*Goal*: What is needed is an exact copy of the lines from the one containing "for name in" to the one containing "imported CAD mouldings.", both lines included, and no other lines.

*Given material*:
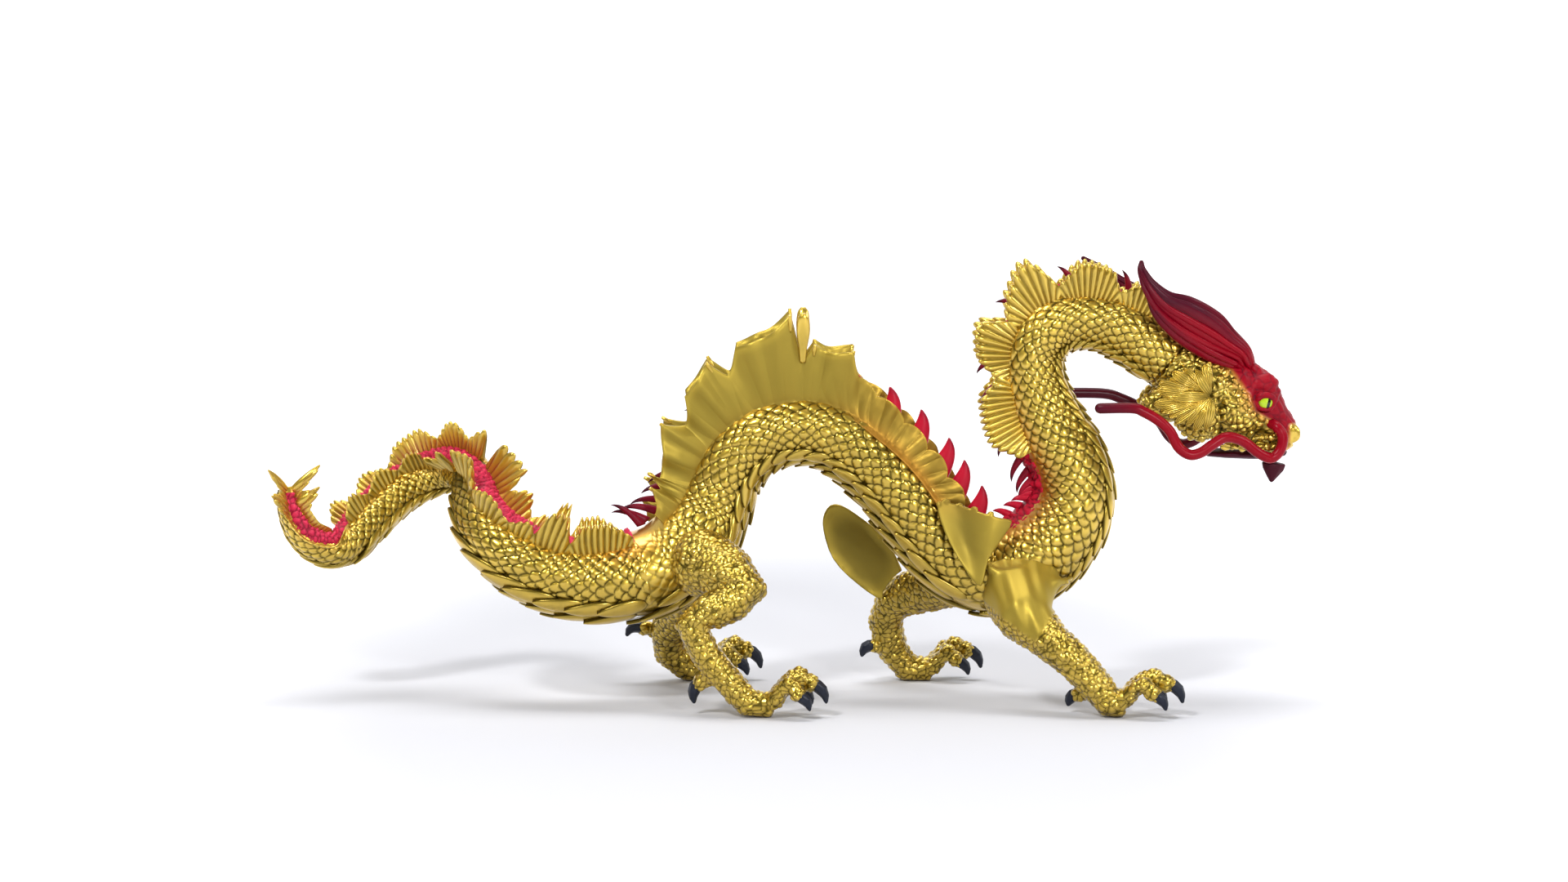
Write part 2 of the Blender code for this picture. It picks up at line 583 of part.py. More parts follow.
def whiskers(red):
    """Smooth round strands that leave the snout, follow the lip and stream back; the left one is longer."""
    loose = WHISKER_LOOSE
    for side, sign, stretch, lift in (("right", -1, 0.0, 0.0), ("left", 1, 5.4, 1.2)):
        points = []
        for index, (x, y, z) in enumerate(WHISKER):
            trail = max(0.0, (index - loose) / (len(WHISKER) - 1 - loose)) ** 1.5
            points.append((x - stretch * trail, sign * y, z + lift * trail, WHISKER_RADIUS))
        tube(f"whisker_{side}", points, red, TOE_SIDES, 0.3, 0.5)


def rounded_outline(corners, steps):
    """A closed outline that runs smoothly through its corners."""
    count = len(corners)
    outline = []
    for index in range(count):
        before, start, end, after = (Vector(corners[(index + step) % count]) for step in (-1, 0, 1, 2))
        for step in range(steps):
            part = step / steps
            outline.append(0.5 * (
                2 * start
                + (end - before) * part
                + (2 * before - 5 * start + 4 * end - after) * part ** 2
                + (3 * start - before - 3 * end + after) * part ** 3
            ))
    return outline


def fin(name, outline, near, far, look):
    """A leaf-shaped fin: an outline in x and z, with its front edge at near and its rear edge at far in y."""
    low = min(x for x, z in outline)
    high = max(x for x, z in outline)
    count = len(outline)

    def across(x):
        return far + (near - far) * (x - low) / (high - low)

    points = []
    for offset in (0.0, FIN_THICKNESS):
        for x, z in outline:
            y = across(x)
            points.append(Vector((x, y + math.copysign(offset, y), z)))
    centre_x = sum(x for x, z in outline) / count
    centre_z = sum(z for x, z in outline) / count
    middle = across(centre_x)
    points.append(Vector((centre_x, middle - math.copysign(FIN_BULGE, middle), centre_z)))
    points.append(Vector((centre_x, middle + math.copysign(FIN_THICKNESS + FIN_BULGE, middle), centre_z)))
    faces = []
    for index in range(count):
        after = (index + 1) % count
        faces.append((index, after, count + after, count + index))
        faces.append((after, index, 2 * count))
        faces.append((count + index, count + after, 2 * count + 1))
    return solid(name, points, faces, look)


def fins(gold):
    """The cheek frills behind the jaw, and the leaf fins at the elbows."""
    for side, sign in (("right", -1), ("left", 1)):
        fin(f"cheek_frill_{side}", [Vector(corner) for corner in CHEEK_FRILL], sign * 6.9, sign * 7.6, gold)
    fin("elbow_fin_right", rounded_outline(RIGHT_ELBOW_FIN, FIN_STEPS), -9.0, -8.6, gold)
    leaf = fin("elbow_fin_left", rounded_outline(LEFT_ELBOW_FIN, FIN_STEPS), 13.0, 12.0, gold)
    arm = [(x, y, z, radius + STRIP_GAP) for x, y, z, radius in LEGS["fore_leg_left"]["limb"]]
    apply_boolean(leaf, "DIFFERENCE", tube("arm_cutter", arm, None, LEG_SIDES))


def centre_on_origin():
    """Moves every piece so that the middle of the figurine's footprint is the origin."""
    pieces = [thing for thing in bpy.data.objects if thing.type == "MESH"]
    places = [vertex.co for thing in pieces for vertex in thing.data.vertices]
    low = [min(place[axis] for place in places) for axis in (0, 1)]
    high = [max(place[axis] for place in places) for axis in (0, 1)]
    middle = Vector(((low[0] + high[0]) / 2, (low[1] + high[1]) / 2, 0.0))
    for thing in pieces:
        for vertex in thing.data.vertices:
            vertex.co -= middle


def build():
    """Every piece of the figurine."""
    clear_scene()
    gold = finish("gold_paint", GOLD, 0.32, 0.85)
    red = finish("red_paint", RED, 0.42, 0.0)
    pink = finish("pink_paint", PINK, 0.45, 0.0)
    maroon = finish("maroon_paint", MAROON, 0.45, 0.0)
    black = finish("claw_paint", CLAW_BLACK, 0.3, 0.0)
    green = finish("eye_paint", EYE_GREEN, 0.2, 0.0)
    for name in MOULDINGS:
        body_moulding(name, gold)
    dorsal_frills(gold)
    dorsal_ridges(pink)
    head_shell(gold)
    eyes(green)
    lower_jaw(maroon)
    mane(red)
    whiskers(red)
    fins(gold)
    for name, shape in LEGS.items():
        leg(name, shape, gold, black)
    centre_on_origin()


build()
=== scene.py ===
"""The looks of the walking dragon figurine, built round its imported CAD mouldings.

Every shape is placed from the CAD pieces. The spine is read back from the sections of the body mouldings, and the
scaled skins, belly plates, frills and spikes follow it. Legs, head and fins are finely resampled from their own
CAD pieces and then sculpted. Lengths are in millimetres until a mesh is made, unless a name says otherwise.
"""

import math

import bpy
import numpy as np
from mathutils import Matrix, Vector, noise


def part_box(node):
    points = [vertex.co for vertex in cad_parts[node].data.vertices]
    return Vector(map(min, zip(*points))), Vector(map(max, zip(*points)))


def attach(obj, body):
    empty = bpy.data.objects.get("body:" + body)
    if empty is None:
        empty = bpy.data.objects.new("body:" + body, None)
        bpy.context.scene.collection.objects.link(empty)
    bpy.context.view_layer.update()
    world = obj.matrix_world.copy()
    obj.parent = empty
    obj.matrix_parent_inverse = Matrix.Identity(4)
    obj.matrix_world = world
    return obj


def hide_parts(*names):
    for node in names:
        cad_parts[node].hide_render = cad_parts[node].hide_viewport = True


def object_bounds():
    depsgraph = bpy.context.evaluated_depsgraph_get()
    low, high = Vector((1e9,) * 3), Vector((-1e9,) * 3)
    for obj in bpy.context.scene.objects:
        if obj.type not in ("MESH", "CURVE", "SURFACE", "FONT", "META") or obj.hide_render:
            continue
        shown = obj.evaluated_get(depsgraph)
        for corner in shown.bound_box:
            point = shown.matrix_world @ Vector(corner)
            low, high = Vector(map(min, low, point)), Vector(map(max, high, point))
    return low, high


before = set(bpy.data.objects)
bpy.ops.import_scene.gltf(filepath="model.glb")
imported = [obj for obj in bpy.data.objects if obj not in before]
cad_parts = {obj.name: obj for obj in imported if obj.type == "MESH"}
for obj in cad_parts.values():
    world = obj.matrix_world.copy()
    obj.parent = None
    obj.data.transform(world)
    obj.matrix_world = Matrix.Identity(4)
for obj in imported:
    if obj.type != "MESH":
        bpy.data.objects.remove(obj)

CAD_LOW, CAD_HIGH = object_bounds()

MM = 0.001
TURN = 2 * math.pi

BODY = ("tail_tip", "tail_middle", "tail_base", "trunk", "neck")
RING_SIDES = 16            # sides of a CAD body section
GRID = 0.21           # spacing of the skin's points
FIN_GRID = 0.14
VOXEL = 0.22          # resampling of the sculpted pieces

# Scales of each moulding: how many go round the body, and the length of a row.
SCALES = {
    "tail_tip": (10, 1.0),
    "tail_middle": (12, 1.05),
    "tail_base": (17, 1.25),
    "trunk": (20, 1.35),
    "neck": (18, 1.3),
}
SCALE_RISE = 0.55          # height of a scale's free end over the skin
BACK = math.radians(36)    # the smooth band under the frills ends here

# Belly plates: where the scales stop, and the length, width and rise of a plate as shares of the body radius.
PLATES = {
    "tail_tip": (132, 1.5, 0.70, 0.22),
    "tail_middle": (130, 1.5, 0.70, 0.22),
    "tail_base": (124, 1.20, 0.62, 0.22),
    "trunk": (128, 1.10, 0.46, 0.17),
    "neck": (144, 0.72, 0.40, 0.14),
}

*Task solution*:
    for name in MOULDINGS:
        body_moulding(name, gold)
    dorsal_frills(gold)
    dorsal_ridges(pink)
    head_shell(gold)
    eyes(green)
    lower_jaw(maroon)
    mane(red)
    whiskers(red)
    fins(gold)
    for name, shape in LEGS.items():
        leg(name, shape, gold, black)
    centre_on_origin()


build()
=== scene.py ===
"""The looks of the walking dragon figurine, built round its imported CAD mouldings.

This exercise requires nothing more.